So I kept thinking he was a she, so one day I brought home some more females and let them go in her/his tank. I couldn't understand why he/she kept chasing them all over the place, and wagging his tail fins in that funny way. I finally knew for sure when I saw the much younger females ovipositor ducts underneath their belly--they all had white eggs sticking out, even though they weren't plump, barring or really old enough to mate (or so I thought).

In the end, the betta that I thought was a she was the first to mate with one of these females! Within 24-48 hours of being together--they move fast! Unfortunately, the other "female" that was sold to me as a male, was killed by another male. I cried for him, but there was nothing to be done.

I can tell the difference between a male and a female instantly now. I am fairly positive you have a male betta but the only way to "test" this is to put him in with a real female. I guarantee that you will see him chase her around, and this suddenly submissive fish will change character. But if you don't want to breed bettas, don't get a "real" female. 

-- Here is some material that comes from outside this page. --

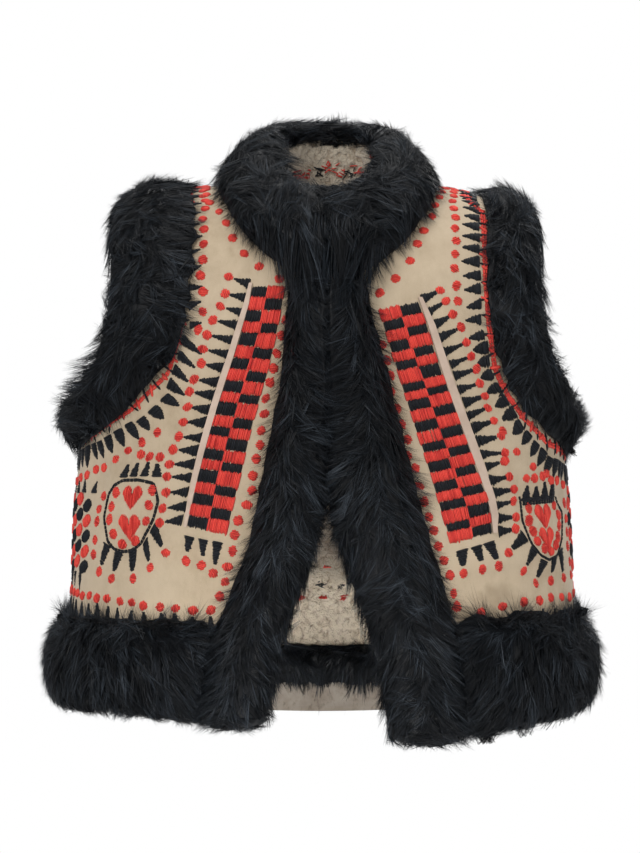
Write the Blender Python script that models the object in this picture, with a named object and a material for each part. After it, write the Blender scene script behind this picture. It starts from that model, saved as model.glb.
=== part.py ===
"""Embroidered folk vest in suede with a pile lining and long fur trim, filled out as if it were worn.

All sizes are in metres. The wearer faces -Y, +Z is up and the wearer's left is +X. The origin lies between
the shoulders, where the top of the shoulders meets the neck.

Every panel is cut from one surface, the form, unrolled into a flat pattern. A place on the pattern is a
pair (around, rise). around runs from the centre front and is positive towards +X. rise is 0 at the chest
line, grows over the shoulder to RIDGE and on down the back, so front and back share the pattern and meet
at the shoulder. The side seams lie at around = SIDE and -SIDE.
"""

import math
from typing import NamedTuple

import bmesh
import bpy
from mathutils import Vector
from mathutils.bvhtree import BVHTree
from mathutils.geometry import delaunay_2d_cdt, tessellate_polygon

# The form
CHEST = -0.140  # level of the chest line, where the form starts to close towards the shoulders
SHOULDER_RISE = 0.140
RIDGE = 0.203  # path from the chest line up to the top of the shoulder
UNROLL = 0.150  # radius that turns an angle round the form into a length on the pattern
SIDE = UNROLL * math.pi / 2
RING_POWER = 2.3  # how square the level rings are; 2 is an ellipse
SHOULDER_POWER = 4.0  # how square the line of the shoulders is from the front

# The cloth
SUEDE = 0.0020
LINING = 0.0050
LAYER_GAP = 0.0003
SEAM_SHIFT = 0.0002  # each panel stops this far short of a seam, on the pattern
SEAT_GAP = 0.0006  # between a fur band and the curved cloth that it lies on
INNER_GAP = 0.0009  # the same on the hollow side
CLOTH = SUEDE + LAYER_GAP + LINING
GRID = 0.0225  # spacing of the points inside a panel
EDGE_STEP = 0.019  # spacing of the points along a panel's edges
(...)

I've had lots of bettas that I watch closely, and the females will blow bubbles, especially during and after courtship, but never have I seen one build a thick bubble nest. 

Hope that helps.


----------



## Imbrium (Feb 7, 2005)

I think you should look very closely for the ovipositor. That's really the only way you're going to be able to tell. I've had females build bubblenest just like males. I used to have a girl that would occasionally expell eggs and put them in her bubblenest all by herself.


----------



## Alisha (Aug 5, 2005)

Kelicom,
Thanks so much for your reply. Your She/He betta, sounds exactly like mine, my betta will try to hide, stay on the bottom of the tank and not move around too much when in with the other males. The two males I put "her" in with, are very aggressive males, they didn't exacly try to fight to the death with her/him, but when I just recently put my betta in with one of the males he tore up "her" fins pretty bad...so I decided I will take your advice and hopefully get a really female this time, thanks for your help, I can't believe I bought a male betta, and thought it was a female this whole time...ugh! Well thanks sooo much, you helped me so much! :grin: :wink:


----------



## kelicom (Sep 27, 2005)

You're welcome!


----------